02 Multiple random variables

Random vector

A random vector is an n-dim vector $X = (A_{i})$ , which are a bunch of jointly distributed random variables. Similarly, $X$ can be a $m \times n$ random matrix.

Below, we consider $X = (X_{1}, X_{2})$ , where $X_{1} : (S_{1}; F_{1}, v_{1}) \to R_{1}$ and $X_{2} : (S_{2}; F_{2}, v_{2}) \to R_{2}$ .

A random vector is itself a random variable $X : (S_{1} \times S_{2}; F_{1} \times F_{2}, v) \to (R_{1} \times R_{2})$ .

Marginalization

The marginalization properties of the joint/ product probability space leads to: $P r (X_{1} \in E_{1}, X_{2} \in S_{2}) = P r (X_{1} \in E_{1})$ , so $\int_{E_{1} \times S_{2}} f_{X} (x) d v = \int_{E_{1}} \int_{x_{2} \in S_{2}} f_{X} (x_{1}, x_{2}) d v_{2} d v_{1} = \int_{E_{1}} f_{X_{1}} (x_{1}) d v_{1}$ .

Hence, $\int_{x_{2} \in S_{2}} f_{X} (x_{1}, x_{2}) d v_{2} = f_{X_{1}} (x_{1})$ .

Conditional pdf

Definition (described elsewhere) \of conditional probabilities of the form $P r (A | B)$ breaks down if $P r (B)$ , the probability measure of the event $B$ is 0.

One can craft a similar definition to cover events $X_{2} = b$ with $v_{2} (X_{2} = b) = 0$ . Then, \ $P r (X_{1} \in E_{1} | X_{2} = b) = \frac{P r (X_{1} \in E_{1} \land X_{2} = b)}{f_{X_{2}} (b)} = \int_{E_{1}} f_{X} (x_{1}, b) f_{X_{2}} (b)^{- 1} d v_{1}$ .

$f_{X} (x_{1}, b) f_{X_{2}} (b)^{- 1} = f_{X_{1} | X_{2} = b} (x_{1})$ is aka conditional pdf.

Inversion

Similar to the Bayes’s rule, using the definition, one can invert the conditional pdf.

$f_{X_{2} | X_{1} = x_{1}} (x_{2}) = \frac{f_{X_{1} | X_{2} = x_{2}} (x_{1}) f_{X_{2}} (x_{2})}{f_{X_{1}} (x_{1})} = \frac{f_{X_{1} | X_{2} = x_{2}} (x_{1}) f_{X_{2}} (x_{2})}{\int_{S_{2}} f_{X_{1} | X_{2} = x_{2}} (x_{1}) f_{X_{2}} (x_{2}) d v_{2}}$ .

Improper densities

Note that the construction of $f_{X_{2} | X_{1} = x_{1}} (x_{2})$ works even if the prior pdf $f_{X_{1}} (x_{1})$ is an improper density which does not sum to 1! This sometimes makes the task of modeling random processes easier.

Independence

One can extend the notion of independence of events to random variables, which represent a pair of algebras of events.

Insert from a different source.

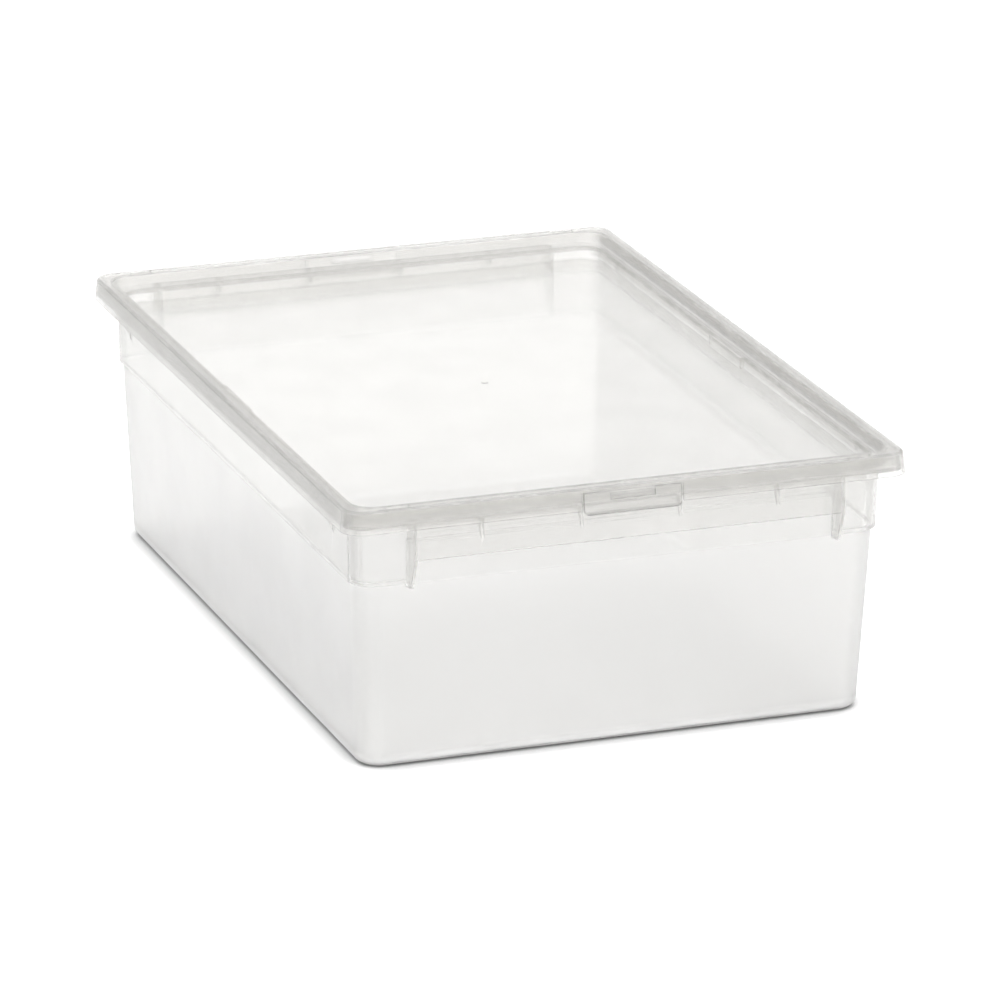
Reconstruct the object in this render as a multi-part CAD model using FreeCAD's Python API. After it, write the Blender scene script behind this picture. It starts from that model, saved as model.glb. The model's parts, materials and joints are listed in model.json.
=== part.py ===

Suppose that $f_{X} (x) = f_{X_{1}} (x_{1}) f_{X_{2}} (x_{2})$ . Then, $\forall E_{1}, E_{2} : P r (X_{1} \in E_{1}, X_{2} \in E_{2}) = P r (X \in E_{1}) P r (X_{2} \in E_{2})$ . In such a case, $X_{1}$ and $X_{2}$ are independent. This is denoted by $I (X_{1}, X_{2})$ .

Also independence of events corresponds to independence of corresponding Indicator random variables: $A ⊥ B$ if $I_{A} ⊥ I_{B}$ .

Conditional Independence

Conditional: $X ⊥ Y | Z$ $\equiv f_{X Y | Z} (x, y | z) = f_{X | Z} (x | z) f_{Y | Z} (y | z) \equiv f_{X | Y, Z} (x | y, z) = f_{X | Z} (x | z) \equiv f_{X, Y, Z} (x, y, z) = \frac{f_{X, Z} (x, z) f_{Y, Z} (y, z)}{f_{Z} (z)}$ .\ Marginal: $X ⊥ Y$ when $Z = ϕ$ .

Amongst sets of vars: ${X_{i}} ⊥ {Y_{i}} | {Z_{i}}$ iff \ $f_{(X_{i} | Y_{j}, {Z_{k}})} (x_{i} | y_{j}, {z_{k}}) = f_{(X_{i} | {Z_{k}})} (x_{i} | {z_{k}}) \forall i, j$ .

Marginal independence without conditional independent: \ $X ⊬ Y | X + Y$ . Conditional independent sans marginal independent: consider suitable Bayesian network.

Graphical models can be used to specify this.